■ **Instructions to follow**
Return only the lines starting at the line that contains "attach(wire, Body.CARRIER.value)" and ending with the final line of the listing; include both endpoints.

■ **Records shown**
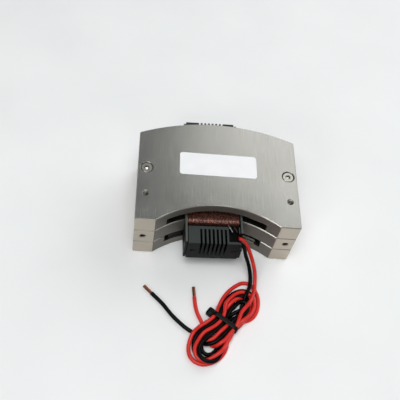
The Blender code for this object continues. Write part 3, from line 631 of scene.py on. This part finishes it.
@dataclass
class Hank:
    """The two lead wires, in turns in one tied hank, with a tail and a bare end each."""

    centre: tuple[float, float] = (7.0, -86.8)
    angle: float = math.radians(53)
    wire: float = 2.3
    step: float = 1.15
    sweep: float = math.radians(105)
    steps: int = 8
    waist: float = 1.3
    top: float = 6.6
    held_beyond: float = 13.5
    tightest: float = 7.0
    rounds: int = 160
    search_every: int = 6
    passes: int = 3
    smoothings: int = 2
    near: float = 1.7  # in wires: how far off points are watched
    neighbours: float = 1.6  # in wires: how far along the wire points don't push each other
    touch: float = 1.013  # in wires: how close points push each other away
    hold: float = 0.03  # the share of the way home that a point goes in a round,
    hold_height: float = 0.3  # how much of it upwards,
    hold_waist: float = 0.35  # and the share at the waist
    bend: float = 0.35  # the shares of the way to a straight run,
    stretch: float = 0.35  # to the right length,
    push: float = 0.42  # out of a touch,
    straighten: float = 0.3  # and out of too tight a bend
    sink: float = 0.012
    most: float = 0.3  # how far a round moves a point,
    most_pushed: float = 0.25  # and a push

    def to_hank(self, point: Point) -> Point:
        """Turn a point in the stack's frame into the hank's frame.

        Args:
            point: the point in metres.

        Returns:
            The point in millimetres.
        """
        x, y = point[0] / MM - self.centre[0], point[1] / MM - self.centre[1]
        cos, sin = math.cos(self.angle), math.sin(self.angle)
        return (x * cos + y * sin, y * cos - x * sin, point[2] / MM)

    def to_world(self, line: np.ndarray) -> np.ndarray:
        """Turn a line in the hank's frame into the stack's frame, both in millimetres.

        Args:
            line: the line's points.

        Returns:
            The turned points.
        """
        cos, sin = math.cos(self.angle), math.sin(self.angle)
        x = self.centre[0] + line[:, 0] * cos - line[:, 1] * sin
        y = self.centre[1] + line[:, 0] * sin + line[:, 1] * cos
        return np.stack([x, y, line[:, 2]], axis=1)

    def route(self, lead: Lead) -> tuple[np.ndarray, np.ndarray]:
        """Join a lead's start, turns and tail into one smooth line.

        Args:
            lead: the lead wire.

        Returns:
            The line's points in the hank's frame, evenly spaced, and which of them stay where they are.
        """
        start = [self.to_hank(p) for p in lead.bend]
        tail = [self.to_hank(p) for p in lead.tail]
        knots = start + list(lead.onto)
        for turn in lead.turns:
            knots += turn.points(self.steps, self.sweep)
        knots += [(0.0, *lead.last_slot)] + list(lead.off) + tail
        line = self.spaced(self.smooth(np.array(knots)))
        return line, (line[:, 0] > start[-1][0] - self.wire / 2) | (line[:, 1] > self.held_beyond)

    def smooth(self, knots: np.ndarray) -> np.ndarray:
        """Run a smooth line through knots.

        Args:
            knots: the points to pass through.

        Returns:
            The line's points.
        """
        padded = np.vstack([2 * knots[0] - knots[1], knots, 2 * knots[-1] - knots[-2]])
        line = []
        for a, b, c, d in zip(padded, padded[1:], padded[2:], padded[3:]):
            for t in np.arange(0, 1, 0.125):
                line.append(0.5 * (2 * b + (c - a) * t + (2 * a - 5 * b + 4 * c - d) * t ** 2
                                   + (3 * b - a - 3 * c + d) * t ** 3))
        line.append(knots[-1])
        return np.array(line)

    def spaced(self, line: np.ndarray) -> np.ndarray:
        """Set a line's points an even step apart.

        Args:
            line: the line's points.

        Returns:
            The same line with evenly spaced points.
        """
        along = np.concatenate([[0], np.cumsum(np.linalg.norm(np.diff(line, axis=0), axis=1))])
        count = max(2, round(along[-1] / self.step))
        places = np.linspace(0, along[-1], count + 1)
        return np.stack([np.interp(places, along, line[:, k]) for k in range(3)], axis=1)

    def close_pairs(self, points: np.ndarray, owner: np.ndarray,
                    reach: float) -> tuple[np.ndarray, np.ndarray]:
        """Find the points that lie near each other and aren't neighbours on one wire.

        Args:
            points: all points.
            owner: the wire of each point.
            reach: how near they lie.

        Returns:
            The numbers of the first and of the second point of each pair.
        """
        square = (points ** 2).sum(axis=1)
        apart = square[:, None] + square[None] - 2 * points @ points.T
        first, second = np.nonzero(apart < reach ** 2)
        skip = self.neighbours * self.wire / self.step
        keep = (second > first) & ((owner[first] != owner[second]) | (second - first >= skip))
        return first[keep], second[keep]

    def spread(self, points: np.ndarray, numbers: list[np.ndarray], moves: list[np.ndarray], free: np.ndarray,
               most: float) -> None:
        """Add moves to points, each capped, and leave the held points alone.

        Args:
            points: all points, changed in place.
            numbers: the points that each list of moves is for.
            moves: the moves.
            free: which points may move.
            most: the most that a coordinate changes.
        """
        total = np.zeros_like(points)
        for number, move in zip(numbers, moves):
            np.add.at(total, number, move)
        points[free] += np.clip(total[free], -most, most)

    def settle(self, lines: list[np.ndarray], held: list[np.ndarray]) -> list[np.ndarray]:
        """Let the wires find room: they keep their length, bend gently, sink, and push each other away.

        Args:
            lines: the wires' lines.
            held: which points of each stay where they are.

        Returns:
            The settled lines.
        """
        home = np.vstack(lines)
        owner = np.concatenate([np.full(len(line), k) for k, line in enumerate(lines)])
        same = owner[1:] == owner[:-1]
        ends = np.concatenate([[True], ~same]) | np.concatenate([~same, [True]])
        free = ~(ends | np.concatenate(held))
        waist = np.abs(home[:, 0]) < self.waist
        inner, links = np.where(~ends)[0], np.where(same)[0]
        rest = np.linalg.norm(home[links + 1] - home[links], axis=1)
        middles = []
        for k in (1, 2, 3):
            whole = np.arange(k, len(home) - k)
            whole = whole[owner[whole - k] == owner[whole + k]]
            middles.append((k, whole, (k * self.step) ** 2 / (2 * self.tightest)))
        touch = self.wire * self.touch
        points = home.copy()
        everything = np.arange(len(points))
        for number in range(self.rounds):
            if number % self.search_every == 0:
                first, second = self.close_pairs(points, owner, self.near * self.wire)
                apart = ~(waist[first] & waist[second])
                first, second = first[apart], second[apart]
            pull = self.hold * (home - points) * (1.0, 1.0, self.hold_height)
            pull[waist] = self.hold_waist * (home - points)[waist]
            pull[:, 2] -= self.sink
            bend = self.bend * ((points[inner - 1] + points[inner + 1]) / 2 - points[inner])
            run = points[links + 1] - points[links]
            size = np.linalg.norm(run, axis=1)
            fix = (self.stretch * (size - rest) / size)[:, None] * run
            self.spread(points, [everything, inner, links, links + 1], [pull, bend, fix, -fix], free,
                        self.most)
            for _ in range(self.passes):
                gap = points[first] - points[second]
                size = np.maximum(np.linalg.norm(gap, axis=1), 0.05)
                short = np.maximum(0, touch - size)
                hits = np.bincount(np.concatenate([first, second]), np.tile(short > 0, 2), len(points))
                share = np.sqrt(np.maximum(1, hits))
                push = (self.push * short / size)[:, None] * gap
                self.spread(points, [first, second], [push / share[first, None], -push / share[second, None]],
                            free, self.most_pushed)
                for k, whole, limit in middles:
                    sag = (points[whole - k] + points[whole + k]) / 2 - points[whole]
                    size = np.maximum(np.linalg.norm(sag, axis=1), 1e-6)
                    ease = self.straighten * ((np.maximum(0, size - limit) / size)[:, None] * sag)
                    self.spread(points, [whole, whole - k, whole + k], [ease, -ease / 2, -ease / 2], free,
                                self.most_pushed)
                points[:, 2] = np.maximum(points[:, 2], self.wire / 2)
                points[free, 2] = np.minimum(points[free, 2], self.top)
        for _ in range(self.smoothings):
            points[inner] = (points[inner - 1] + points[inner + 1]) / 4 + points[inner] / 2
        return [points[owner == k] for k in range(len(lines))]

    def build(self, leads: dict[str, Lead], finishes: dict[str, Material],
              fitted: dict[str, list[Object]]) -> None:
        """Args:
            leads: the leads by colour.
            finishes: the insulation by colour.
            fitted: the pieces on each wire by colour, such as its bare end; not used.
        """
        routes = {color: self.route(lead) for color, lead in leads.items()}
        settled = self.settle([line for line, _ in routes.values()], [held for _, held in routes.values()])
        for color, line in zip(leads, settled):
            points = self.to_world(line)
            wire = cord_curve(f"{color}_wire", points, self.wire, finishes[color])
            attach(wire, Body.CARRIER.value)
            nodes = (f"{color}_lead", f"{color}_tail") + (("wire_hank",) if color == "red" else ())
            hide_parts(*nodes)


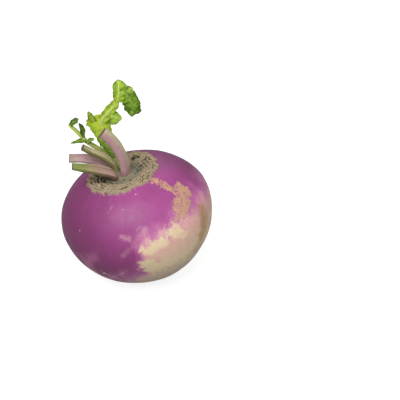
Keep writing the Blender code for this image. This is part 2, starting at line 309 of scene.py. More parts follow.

■ **Answer to the task**
            attach(wire, Body.CARRIER.value)
            nodes = (f"{color}_lead", f"{color}_tail") + (("wire_hank",) if color == "red" else ())
            hide_parts(*nodes)


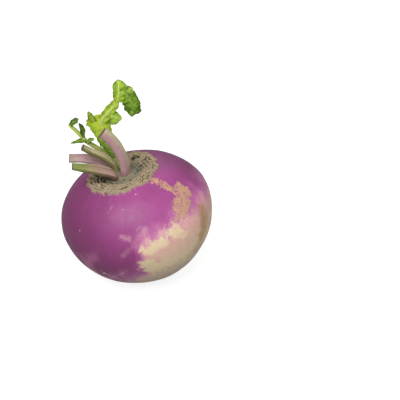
Keep writing the Blender code for this image. This is part 2, starting at line 309 of scene.py. More parts follow.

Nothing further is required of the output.